Bundobust Leeds
Dan CurleyIt might sound like a mid-90s Indian gameshow akin to Deal or No Deal, but when dining at Bundobust Leeds – everyone’s a winner. It’s becoming a heavyweight on the Northern vegetarian and vegan circuit, now stretched across the powerhouse from Leeds, Manchester to Liverpool. This socially-conscious meatless Asian fusion canteen/bar has a buzz so strong it could – like Aldrin – eventually reach the moon. We’re in Leeds – the first one just minutes walk from the train station – to check out their more recent tucks.
This is not a place you’d take your parents to for a bells and whistles anniversary meal – it’s young, lively, cheap and fresh; full of students, hipsters and younger professionals after a quick scran with a few of their many types of beers. The walls are covered in doors at odd angles, like someone’s been playing doorway-Tetris, and the tables wouldn’t look out of place in a prison, possibly used for arm wrestling tournaments. But the rustic chattel works in harmony with the Indian street food, all served in small compostable pots.
Bundobust doesn’t do fake meat, so anyone hoping for a Burger King Rebel Whopper-type scoff should look elsewhere
The new big special is the vegan vada pav burger, similar to the current veggie one, just in an egg-less bun. Bundobust doesn’t do fake meat, so anyone hoping for a Burger King Rebel Whopper-type scoff should look elsewhere. It looks like what it is – a massive ball of fried mashed potato on a bun with chutneys (with a big scary-looking fried green chilli next to it if that takes your fancy). It’s a little dry (until you dip it into something), but has an agreeable flavour and is a filling beast.
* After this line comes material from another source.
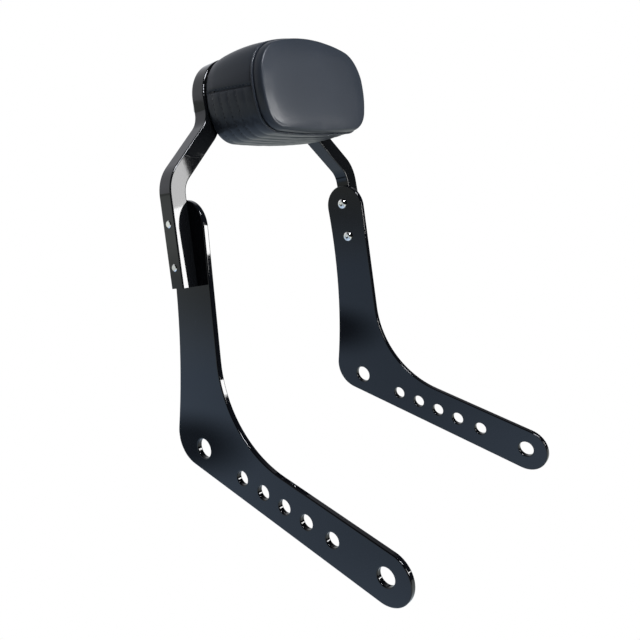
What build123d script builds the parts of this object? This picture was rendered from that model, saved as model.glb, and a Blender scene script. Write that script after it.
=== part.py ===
"""Motorcycle sissy bar: two flat side plates, a bent square bar and a padded backrest.

Millimetres. +Z is up, the rider faces -Y and +X is the rider's left. The origin lies
half way between the two elbow holes of the side plates.
"""
import os
from math import cos, radians, sin, tan

from build123d import *

os.makedirs("parts", exist_ok=True)

# Stance of the bar and the plates
bar_recline = 20.0  # the bar's plane leans back from upright
leg_splay = 3.37  # each leg opens outward toward its foot, in the bar's plane
elbow_spacing = 241.6  # between the two plates' middle planes at the elbow hole
bar_setback = 14.6  # the bar's middle plane lies in front of the elbow holes' axis

# Side plate
plate_thickness = 5.2
plate_edge_radius = 1.0
arm_width = 43.1
arm_droop = 0.31  # the arm falls toward the front
hole_spacing = 203.2  # elbow hole to front hole
end_overhang = 0.6  # the arm's round end is centred just past the front hole
elbow_reach = 36.6  # elbow hole to the sharp lower rear corner, before rounding
elbow_radius = 27.0
crotch_radius = 94.0
post_top_margin = 19.4  # from the upper screw to the post's top, along the leg
post_front = 39.4  # post's front edge at the top, in front of the elbow holes' axis
post_rear = 7.6  # post's rear edge at the top, behind that axis
front_edge_lean = 17.3
rear_edge_radius = 610.0
elbow_hole_diameter = 18.0
front_hole_diameter = 15.2
row_hole_diameter = 12.6
row_hole_places = (51.7, 77.4, 101.8, 126.0, 152.8)  # ahead of the elbow hole
row_drop = 2.4  # how far the first row hole lies under the line of the two end holes

# Bent square bar
bar_width = 16.0
bar_edge_radius = 1.2
bend_radius = 27.0  # at the middle of the section
leg_foot = 146.3  # elbow hole to the leg's cut end, along the leg
leg_length = 88.2  # from the foot to the point where the leg's line meets the diagonal's line
diagonal_angle = 48.0  # the diagonal's lean from the bar's centre line
upright_spacing = 131.4  # between the middles of the two uprights
upright_length = 48.76  # from the diagonal's line to the middle of the cross-member

# Shape shared by all screws
head_dome_share = 0.92  # rounded part of the head's height
tip_chamfer_share = 0.1  # of the shank's diameter

# Screws that hold the plates to the legs
plate_screw_diameter = 6.35
plate_screw_places = (17.5, 53.7)  # along the leg, from its foot
plate_screw_end = 0.8  # how far the tip stands out of the bar
plate_head_diameter = 11.1
plate_head_height = 3.35
plate_socket_size = 3.97
plate_socket_depth = 2.2
thread_clearance = 0.05
plate_hole_clearance = 0.25

# Pad outline, in the bar's plane, as a chain of tangent arcs from the bottom's middle
pad_drop = 78.6  # from the bar's top down to the pad's lower edge
pad_overhang = 8.8  # how far the pad's side stands out past the middle of an upright
pad_bow_angle = 4.2
pad_foot_radius = 22.7
pad_foot_angle = 71.5
pad_side_radius = 74.6
pad_side_angle = 23.0
pad_shoulder_radius = 34.1
pad_shoulder_angle = 67.1

# Pad build-up, from the bar's front face toward the rider
cover_thickness = 2.6
hem_thickness = 1.4  # cover folded over the base's back
hem_width = 16.0
base_thickness = 10.0
base_chamfer = 1.5
band_depth = 59.0  # back of the cover to the welt
back_edge_radius = 6.0
welt_thickness = 2.6
welt_stand_out = 1.0
welt_edge_radius = 1.2
face_depth = 7.0  # welt to the front of the face
face_edge_radius = 5.0
seam_rise = 37.6  # from the pad's lower edge up to the split between the plain and the ribbed band
rib_count = 5
rib_edge_radius = 1.5
rib_back_margin = 9.0  # plain stretch between the back and the first rib
soft_clearance = 0.3

# Pad fasteners
pad_screw_diameter = 6.35
pad_screw_length = 28.0
pad_head_diameter = 11.1
pad_head_height = 3.35
pad_socket_size = 3.97
pad_socket_depth = 2.2
pad_hole_clearance = 0.3
pad_screw_drop = 33.0  # the lower pair goes through the uprights, this far under the cross-member's middle
pad_screw_high_across = 22.0  # the upper pair goes through the cross-member
washer_diameter = 13.5
washer_thickness = 1.6
insert_diameter = 8.8
insert_length = 8.0
insert_sink = 1.5  # how far the insert lies under the base's back
insert_clearance = 0.1
staple_count = 16
staple_width = 8.0
staple_wire = 0.7
staple_leg = 6.0
staple_inset = 10.0  # in from the pad's outline
staple_clearance = 0.05

SIDES = (("right", -1), ("left", 1))
LEVELS = ("lower", "upper")

half_spacing = elbow_spacing / 2
half_plate = plate_thickness / 2
half_bar = bar_width / 2
splay = radians(leg_splay)
recline = radians(bar_recline)
plate_screw_heights = [leg_foot + place for place in plate_screw_places]

# Corners of the bar's centre line, in its plane
leg_offset = half_plate + half_bar
knee_height = leg_foot + leg_length
knee_across = half_spacing + leg_offset / cos(splay) - knee_height * tan(splay)
upright_across = upright_spacing / 2
hip_height = knee_height + (knee_across - upright_across) / tan(radians(diagonal_angle))
crest_height = hip_height + upright_length
pad_bottom = crest_height + half_bar - pad_drop

# The bar's plane: local X across, local Y up along the bar, local Z toward the rider
BAR_PLANE = Plane(origin=(0, 0, 0), x_dir=(1, 0, 0), z_dir=(0, -cos(recline), sin(recline)))
bar_front = bar_setback + half_bar
bar_rear = bar_setback - half_bar


def leg_point(side, height, outward=0.0, depth=bar_setback):
    """Point on one leg: height runs along the leg, outward is measured from the plate's middle."""
    across = side * (half_spacing + outward * cos(splay) - height * sin(splay))
    along = outward * sin(splay) + height * cos(splay)
    return BAR_PLANE.from_local_coords(Vector(across, along, depth))


def leg_direction(side):
    """Unit vector up along one leg."""
    return BAR_PLANE.y_dir * cos(splay) - BAR_PLANE.x_dir * side * sin(splay)


def outward_direction(side):
    """Unit vector square to one plate, away from the other plate."""
    return BAR_PLANE.x_dir * side * cos(splay) + BAR_PLANE.y_dir * sin(splay)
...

A popular option for two is the combo for two, which comes in both vegetarian and vegan arrays. Not being vegan I pick vegetarian – well priced at £25. There are five items on this tray – so let’s take them one by one.
First up, the bhajis, three crispy balls of onion, kale and broccoli which are injected with fennel and chilli. The tamarind and red pepper chutney it comes with has a sticky texture far closer to Chinese plum sauce than traditional Indian dips. It’s a wonderful fusion of Asian textures and all are demolished in seconds.
The bhajis are crispy balls of onion, kale and broccoli, injected with fennel and chilli
Next, the paneer tikka, two sticks loaded with barbecued paneer, mushrooms and peppers, coated in tikka masala yoghurt with red pepper ketchup and spinach chutney. This is outstanding stuff – creamy and juicy and the paneer would be sorely missed on the vegan option (well, to non-vegans).
From first glance, the tarka dhal looks more like carrot soup. Give it a good stir and the basmati rice rises from the bed and gives the dish its body. It’s a lentil curry with cumin, garlic, and chilli, and is a nice if not particularly revolutionary dish.
Fans of thin watery soup will love the massala dosa, a pot of lentil and aubergine liquid that is probably best drank from the pot when cooled. It comes with two rolled-up pancakes filled with cauliflower and potato massala that were very gratifying to the gob.
By far the most unusual dish is the Bundo chaat. This warm pot of pleasure has plenty of samosa pastry mixed in with chickpeas, potatoes, onion, sev and with a dash of chilli sauce. It also has a welcome splash of yoghurt and tamarind chutney. It’s a magical medley of food bits that was gobbled up with a huge grin.
Bundobust Leeds is a great place for either lunch or an evening meal, and as it’s a bar you could eat and get hammered in the same venue. The £82 “Bundo Combo” will do between six and eight (depending on appetites) and is ideal for a small party of sharers wanting to try a bit of everything. Get involved – the fact it’s always bustling, even on school nights, signals they’re doing something very, very right.